_DATA PROVIDED_:
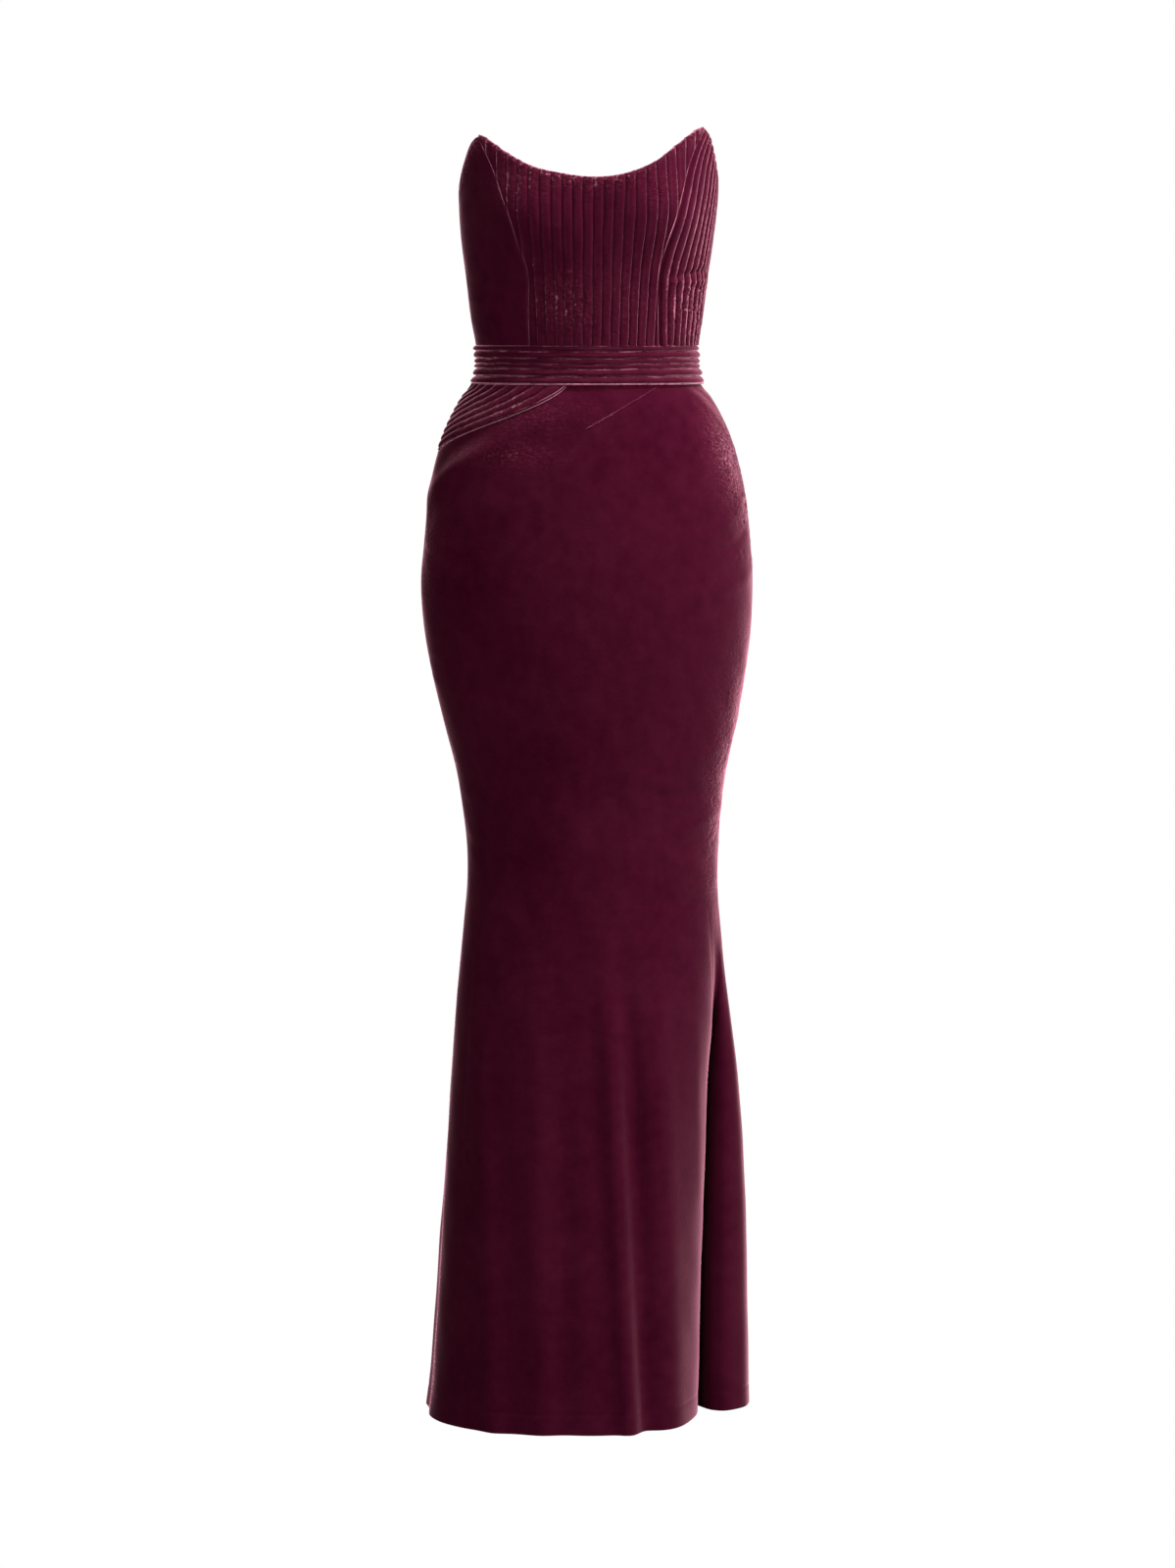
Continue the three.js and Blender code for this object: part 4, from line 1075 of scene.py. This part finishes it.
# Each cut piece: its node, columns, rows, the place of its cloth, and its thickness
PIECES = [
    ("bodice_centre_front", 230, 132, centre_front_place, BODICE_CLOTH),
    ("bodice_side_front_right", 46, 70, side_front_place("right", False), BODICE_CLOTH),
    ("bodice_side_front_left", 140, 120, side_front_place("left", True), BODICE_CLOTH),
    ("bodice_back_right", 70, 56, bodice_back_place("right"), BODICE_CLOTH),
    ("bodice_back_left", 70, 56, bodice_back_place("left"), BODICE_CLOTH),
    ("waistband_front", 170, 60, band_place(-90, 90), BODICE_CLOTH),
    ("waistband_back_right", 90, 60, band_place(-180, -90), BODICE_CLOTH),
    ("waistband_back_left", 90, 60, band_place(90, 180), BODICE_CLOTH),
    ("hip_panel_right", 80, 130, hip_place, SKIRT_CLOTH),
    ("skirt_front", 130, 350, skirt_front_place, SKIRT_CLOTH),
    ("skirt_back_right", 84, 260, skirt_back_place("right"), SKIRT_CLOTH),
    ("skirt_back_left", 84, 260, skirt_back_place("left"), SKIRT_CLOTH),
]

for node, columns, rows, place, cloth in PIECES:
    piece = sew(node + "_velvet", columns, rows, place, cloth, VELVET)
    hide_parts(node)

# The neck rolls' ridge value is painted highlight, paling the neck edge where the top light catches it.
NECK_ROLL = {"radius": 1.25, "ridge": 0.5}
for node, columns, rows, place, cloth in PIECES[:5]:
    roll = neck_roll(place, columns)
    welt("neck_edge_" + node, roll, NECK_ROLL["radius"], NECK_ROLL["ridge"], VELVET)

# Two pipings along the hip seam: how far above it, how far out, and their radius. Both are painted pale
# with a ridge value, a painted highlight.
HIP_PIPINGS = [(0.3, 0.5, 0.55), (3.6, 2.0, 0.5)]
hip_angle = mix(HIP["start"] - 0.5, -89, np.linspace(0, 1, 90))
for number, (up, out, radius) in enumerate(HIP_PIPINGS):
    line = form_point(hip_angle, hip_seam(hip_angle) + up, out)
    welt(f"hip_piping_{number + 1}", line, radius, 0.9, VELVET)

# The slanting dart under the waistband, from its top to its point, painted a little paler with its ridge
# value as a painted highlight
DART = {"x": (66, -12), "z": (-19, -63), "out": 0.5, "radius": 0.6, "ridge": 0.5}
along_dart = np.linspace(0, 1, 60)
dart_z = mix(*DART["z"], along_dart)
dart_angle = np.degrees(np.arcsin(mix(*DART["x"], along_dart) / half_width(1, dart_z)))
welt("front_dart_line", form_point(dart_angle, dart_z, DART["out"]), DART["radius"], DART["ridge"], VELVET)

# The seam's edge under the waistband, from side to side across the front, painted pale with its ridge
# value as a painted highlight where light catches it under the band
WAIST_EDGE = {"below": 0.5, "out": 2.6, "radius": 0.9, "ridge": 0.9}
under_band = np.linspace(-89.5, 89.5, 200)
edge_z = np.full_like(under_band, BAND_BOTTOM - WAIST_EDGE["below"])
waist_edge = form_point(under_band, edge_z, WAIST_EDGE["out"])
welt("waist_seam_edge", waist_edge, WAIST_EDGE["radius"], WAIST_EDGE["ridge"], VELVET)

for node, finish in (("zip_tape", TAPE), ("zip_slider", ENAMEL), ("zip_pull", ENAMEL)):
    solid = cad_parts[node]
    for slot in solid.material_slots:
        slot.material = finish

==

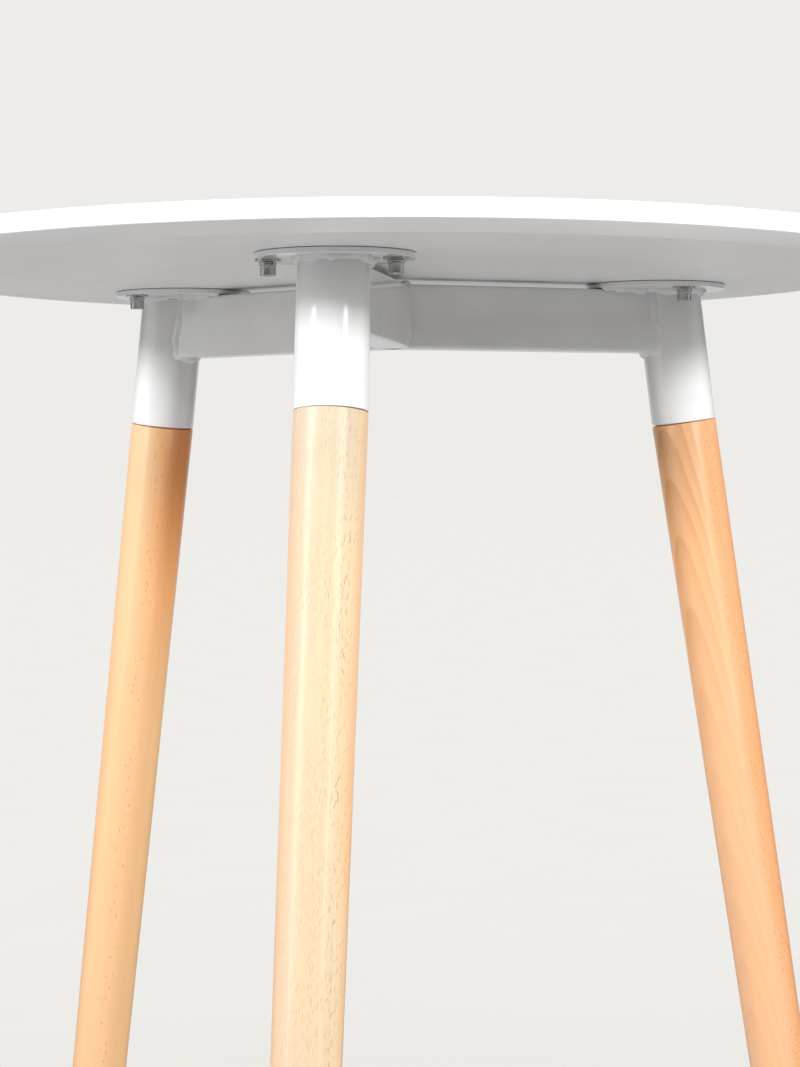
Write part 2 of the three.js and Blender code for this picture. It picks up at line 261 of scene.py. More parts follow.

_SHORT TASK_: In the material above, locate the line containing "Continue the three.js" and the line containing "radius, 0.9, VELVET)". Transcribe exactly those two lines and every line between them, and nothing more.

_WRITTEN SOLUTION_:
Continue the three.js and Blender code for this object: part 4, from line 1075 of scene.py. This part finishes it.
# Each cut piece: its node, columns, rows, the place of its cloth, and its thickness
PIECES = [
    ("bodice_centre_front", 230, 132, centre_front_place, BODICE_CLOTH),
    ("bodice_side_front_right", 46, 70, side_front_place("right", False), BODICE_CLOTH),
    ("bodice_side_front_left", 140, 120, side_front_place("left", True), BODICE_CLOTH),
    ("bodice_back_right", 70, 56, bodice_back_place("right"), BODICE_CLOTH),
    ("bodice_back_left", 70, 56, bodice_back_place("left"), BODICE_CLOTH),
    ("waistband_front", 170, 60, band_place(-90, 90), BODICE_CLOTH),
    ("waistband_back_right", 90, 60, band_place(-180, -90), BODICE_CLOTH),
    ("waistband_back_left", 90, 60, band_place(90, 180), BODICE_CLOTH),
    ("hip_panel_right", 80, 130, hip_place, SKIRT_CLOTH),
    ("skirt_front", 130, 350, skirt_front_place, SKIRT_CLOTH),
    ("skirt_back_right", 84, 260, skirt_back_place("right"), SKIRT_CLOTH),
    ("skirt_back_left", 84, 260, skirt_back_place("left"), SKIRT_CLOTH),
]

for node, columns, rows, place, cloth in PIECES:
    piece = sew(node + "_velvet", columns, rows, place, cloth, VELVET)
    hide_parts(node)

# The neck rolls' ridge value is painted highlight, paling the neck edge where the top light catches it.
NECK_ROLL = {"radius": 1.25, "ridge": 0.5}
for node, columns, rows, place, cloth in PIECES[:5]:
    roll = neck_roll(place, columns)
    welt("neck_edge_" + node, roll, NECK_ROLL["radius"], NECK_ROLL["ridge"], VELVET)

# Two pipings along the hip seam: how far above it, how far out, and their radius. Both are painted pale
# with a ridge value, a painted highlight.
HIP_PIPINGS = [(0.3, 0.5, 0.55), (3.6, 2.0, 0.5)]
hip_angle = mix(HIP["start"] - 0.5, -89, np.linspace(0, 1, 90))
for number, (up, out, radius) in enumerate(HIP_PIPINGS):
    line = form_point(hip_angle, hip_seam(hip_angle) + up, out)
    welt(f"hip_piping_{number + 1}", line, radius, 0.9, VELVET)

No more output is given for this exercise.